-- What the task asks --
Output exactly the lines that run from the line containing "front_case();" through the line containing "from mathutils import Matrix, Vector", with both ends included.

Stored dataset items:
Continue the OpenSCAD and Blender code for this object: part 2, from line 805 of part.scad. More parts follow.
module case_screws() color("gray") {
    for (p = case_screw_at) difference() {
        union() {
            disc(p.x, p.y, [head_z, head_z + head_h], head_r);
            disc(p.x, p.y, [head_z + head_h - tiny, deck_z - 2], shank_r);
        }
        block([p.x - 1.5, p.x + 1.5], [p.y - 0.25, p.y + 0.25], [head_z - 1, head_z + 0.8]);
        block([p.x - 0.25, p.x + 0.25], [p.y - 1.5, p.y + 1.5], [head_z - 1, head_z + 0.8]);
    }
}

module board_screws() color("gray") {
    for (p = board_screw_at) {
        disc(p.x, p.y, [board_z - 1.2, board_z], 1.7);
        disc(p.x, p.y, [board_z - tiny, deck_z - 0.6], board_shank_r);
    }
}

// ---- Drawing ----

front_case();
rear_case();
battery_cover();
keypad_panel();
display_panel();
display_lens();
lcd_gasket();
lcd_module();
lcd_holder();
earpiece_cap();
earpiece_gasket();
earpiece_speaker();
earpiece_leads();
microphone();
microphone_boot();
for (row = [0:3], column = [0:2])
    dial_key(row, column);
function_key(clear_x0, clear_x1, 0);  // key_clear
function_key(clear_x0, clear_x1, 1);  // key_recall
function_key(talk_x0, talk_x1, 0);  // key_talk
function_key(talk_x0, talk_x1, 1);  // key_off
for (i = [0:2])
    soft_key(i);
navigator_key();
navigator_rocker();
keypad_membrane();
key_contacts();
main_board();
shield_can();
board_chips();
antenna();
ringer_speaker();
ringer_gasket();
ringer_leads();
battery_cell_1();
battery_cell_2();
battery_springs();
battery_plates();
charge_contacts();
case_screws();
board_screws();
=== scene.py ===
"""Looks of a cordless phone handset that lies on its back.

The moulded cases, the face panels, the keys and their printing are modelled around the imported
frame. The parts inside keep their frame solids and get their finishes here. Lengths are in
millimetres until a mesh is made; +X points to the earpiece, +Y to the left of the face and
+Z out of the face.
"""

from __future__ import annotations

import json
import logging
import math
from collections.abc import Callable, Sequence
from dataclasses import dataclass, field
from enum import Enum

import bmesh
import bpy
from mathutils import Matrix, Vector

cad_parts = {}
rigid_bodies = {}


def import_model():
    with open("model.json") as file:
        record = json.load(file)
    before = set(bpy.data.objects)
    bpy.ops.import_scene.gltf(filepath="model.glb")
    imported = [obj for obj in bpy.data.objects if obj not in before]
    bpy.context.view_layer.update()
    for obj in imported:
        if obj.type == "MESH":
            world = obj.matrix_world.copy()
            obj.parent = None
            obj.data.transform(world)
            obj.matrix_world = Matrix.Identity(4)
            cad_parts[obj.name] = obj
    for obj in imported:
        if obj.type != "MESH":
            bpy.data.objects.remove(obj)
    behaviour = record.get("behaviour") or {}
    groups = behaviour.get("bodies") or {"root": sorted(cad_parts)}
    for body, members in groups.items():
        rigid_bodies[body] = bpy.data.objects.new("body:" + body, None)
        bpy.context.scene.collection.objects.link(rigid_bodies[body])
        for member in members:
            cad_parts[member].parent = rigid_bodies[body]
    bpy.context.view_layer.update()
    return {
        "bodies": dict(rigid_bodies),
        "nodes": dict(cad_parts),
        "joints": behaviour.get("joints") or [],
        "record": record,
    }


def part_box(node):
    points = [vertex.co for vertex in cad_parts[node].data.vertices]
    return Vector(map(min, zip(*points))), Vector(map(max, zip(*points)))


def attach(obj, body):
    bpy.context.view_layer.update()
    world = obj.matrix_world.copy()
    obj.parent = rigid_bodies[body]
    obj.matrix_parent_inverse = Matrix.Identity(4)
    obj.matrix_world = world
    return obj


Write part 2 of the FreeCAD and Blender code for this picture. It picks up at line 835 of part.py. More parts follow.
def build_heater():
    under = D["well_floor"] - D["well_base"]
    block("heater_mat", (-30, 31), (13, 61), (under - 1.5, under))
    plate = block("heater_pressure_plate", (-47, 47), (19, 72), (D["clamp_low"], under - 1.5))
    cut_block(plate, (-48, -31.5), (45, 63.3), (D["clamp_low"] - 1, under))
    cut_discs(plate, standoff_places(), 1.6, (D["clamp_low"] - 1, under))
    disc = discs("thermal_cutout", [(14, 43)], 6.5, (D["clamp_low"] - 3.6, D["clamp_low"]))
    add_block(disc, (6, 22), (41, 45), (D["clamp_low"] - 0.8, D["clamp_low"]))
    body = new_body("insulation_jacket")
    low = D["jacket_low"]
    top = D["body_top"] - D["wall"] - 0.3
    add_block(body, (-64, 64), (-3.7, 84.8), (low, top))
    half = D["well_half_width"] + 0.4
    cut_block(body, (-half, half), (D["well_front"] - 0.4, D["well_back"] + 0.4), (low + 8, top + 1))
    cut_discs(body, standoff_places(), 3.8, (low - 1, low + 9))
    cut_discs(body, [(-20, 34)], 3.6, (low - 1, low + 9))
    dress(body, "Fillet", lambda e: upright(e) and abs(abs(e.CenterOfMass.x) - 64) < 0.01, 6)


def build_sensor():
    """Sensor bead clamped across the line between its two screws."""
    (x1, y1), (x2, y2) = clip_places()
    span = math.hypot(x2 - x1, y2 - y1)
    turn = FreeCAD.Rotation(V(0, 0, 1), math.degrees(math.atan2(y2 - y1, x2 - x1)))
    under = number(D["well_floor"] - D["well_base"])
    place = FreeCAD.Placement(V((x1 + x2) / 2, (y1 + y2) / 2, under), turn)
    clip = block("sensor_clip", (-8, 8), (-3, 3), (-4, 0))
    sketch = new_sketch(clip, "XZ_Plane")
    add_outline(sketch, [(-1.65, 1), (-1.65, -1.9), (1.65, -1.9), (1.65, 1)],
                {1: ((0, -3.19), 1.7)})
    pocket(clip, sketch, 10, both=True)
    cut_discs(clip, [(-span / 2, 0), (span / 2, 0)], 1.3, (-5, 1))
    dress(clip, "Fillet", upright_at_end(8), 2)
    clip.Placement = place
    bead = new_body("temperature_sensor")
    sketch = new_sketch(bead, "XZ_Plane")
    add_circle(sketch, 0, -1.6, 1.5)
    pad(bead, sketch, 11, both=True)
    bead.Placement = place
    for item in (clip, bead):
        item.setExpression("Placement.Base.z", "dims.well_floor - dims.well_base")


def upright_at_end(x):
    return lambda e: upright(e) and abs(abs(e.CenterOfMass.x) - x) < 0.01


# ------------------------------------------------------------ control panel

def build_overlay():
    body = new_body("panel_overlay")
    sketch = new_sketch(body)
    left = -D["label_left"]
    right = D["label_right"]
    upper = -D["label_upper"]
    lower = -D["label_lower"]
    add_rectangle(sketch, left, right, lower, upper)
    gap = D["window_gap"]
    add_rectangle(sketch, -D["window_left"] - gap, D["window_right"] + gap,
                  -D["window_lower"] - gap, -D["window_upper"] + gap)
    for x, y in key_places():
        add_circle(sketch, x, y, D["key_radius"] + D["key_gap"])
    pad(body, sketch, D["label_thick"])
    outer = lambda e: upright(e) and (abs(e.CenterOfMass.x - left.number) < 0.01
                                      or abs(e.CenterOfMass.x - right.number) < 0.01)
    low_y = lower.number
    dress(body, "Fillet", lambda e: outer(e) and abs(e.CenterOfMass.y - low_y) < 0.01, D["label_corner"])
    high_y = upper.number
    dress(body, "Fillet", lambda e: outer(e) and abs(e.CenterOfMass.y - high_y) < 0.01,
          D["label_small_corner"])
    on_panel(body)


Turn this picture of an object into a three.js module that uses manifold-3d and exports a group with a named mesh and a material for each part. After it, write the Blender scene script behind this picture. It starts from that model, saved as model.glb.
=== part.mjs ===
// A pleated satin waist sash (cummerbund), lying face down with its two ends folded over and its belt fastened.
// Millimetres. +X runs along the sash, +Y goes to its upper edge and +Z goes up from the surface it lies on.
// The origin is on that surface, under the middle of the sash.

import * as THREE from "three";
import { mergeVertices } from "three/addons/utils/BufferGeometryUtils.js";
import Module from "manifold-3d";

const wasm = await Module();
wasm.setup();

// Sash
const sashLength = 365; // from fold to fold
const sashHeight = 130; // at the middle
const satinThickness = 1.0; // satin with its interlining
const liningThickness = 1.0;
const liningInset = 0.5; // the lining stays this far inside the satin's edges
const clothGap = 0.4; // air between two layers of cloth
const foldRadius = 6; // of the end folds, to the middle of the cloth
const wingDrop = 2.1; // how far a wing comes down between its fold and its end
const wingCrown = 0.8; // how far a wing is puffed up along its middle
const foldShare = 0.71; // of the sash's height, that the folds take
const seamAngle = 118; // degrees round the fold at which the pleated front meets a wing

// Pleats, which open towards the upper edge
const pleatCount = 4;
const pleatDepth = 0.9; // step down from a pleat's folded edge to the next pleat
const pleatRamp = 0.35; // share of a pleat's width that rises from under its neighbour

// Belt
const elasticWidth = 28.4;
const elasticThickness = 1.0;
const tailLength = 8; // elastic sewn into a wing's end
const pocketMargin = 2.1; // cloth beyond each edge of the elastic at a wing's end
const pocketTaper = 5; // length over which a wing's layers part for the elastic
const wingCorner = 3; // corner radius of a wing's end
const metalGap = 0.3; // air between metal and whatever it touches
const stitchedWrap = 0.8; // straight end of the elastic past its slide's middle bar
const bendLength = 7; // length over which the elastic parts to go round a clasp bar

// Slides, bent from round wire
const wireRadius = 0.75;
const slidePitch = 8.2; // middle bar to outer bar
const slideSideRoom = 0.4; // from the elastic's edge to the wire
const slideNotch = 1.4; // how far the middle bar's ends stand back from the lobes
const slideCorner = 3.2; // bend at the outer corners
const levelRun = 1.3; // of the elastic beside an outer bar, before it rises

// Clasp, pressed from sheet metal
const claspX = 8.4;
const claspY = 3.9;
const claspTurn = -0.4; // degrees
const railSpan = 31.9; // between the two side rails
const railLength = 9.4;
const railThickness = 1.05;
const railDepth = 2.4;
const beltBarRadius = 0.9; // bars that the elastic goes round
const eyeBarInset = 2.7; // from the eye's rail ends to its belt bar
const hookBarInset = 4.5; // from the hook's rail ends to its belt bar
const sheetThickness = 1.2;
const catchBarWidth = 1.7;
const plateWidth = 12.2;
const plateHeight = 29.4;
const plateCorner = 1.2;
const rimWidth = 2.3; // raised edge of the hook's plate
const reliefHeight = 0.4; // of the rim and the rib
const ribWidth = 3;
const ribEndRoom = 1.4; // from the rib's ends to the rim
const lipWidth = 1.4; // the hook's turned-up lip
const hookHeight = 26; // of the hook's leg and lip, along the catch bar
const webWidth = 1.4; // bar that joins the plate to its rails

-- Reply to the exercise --
front_case();
rear_case();
battery_cover();
keypad_panel();
display_panel();
display_lens();
lcd_gasket();
lcd_module();
lcd_holder();
earpiece_cap();
earpiece_gasket();
earpiece_speaker();
earpiece_leads();
microphone();
microphone_boot();
for (row = [0:3], column = [0:2])
    dial_key(row, column);
function_key(clear_x0, clear_x1, 0);  // key_clear
function_key(clear_x0, clear_x1, 1);  // key_recall
function_key(talk_x0, talk_x1, 0);  // key_talk
function_key(talk_x0, talk_x1, 1);  // key_off
for (i = [0:2])
    soft_key(i);
navigator_key();
navigator_rocker();
keypad_membrane();
key_contacts();
main_board();
shield_can();
board_chips();
antenna();
ringer_speaker();
ringer_gasket();
ringer_leads();
battery_cell_1();
battery_cell_2();
battery_springs();
battery_plates();
charge_contacts();
case_screws();
board_screws();
=== scene.py ===
"""Looks of a cordless phone handset that lies on its back.

The moulded cases, the face panels, the keys and their printing are modelled around the imported
frame. The parts inside keep their frame solids and get their finishes here. Lengths are in
millimetres until a mesh is made; +X points to the earpiece, +Y to the left of the face and
+Z out of the face.
"""

from __future__ import annotations

import json
import logging
import math
from collections.abc import Callable, Sequence
from dataclasses import dataclass, field
from enum import Enum

import bmesh
import bpy
from mathutils import Matrix, Vector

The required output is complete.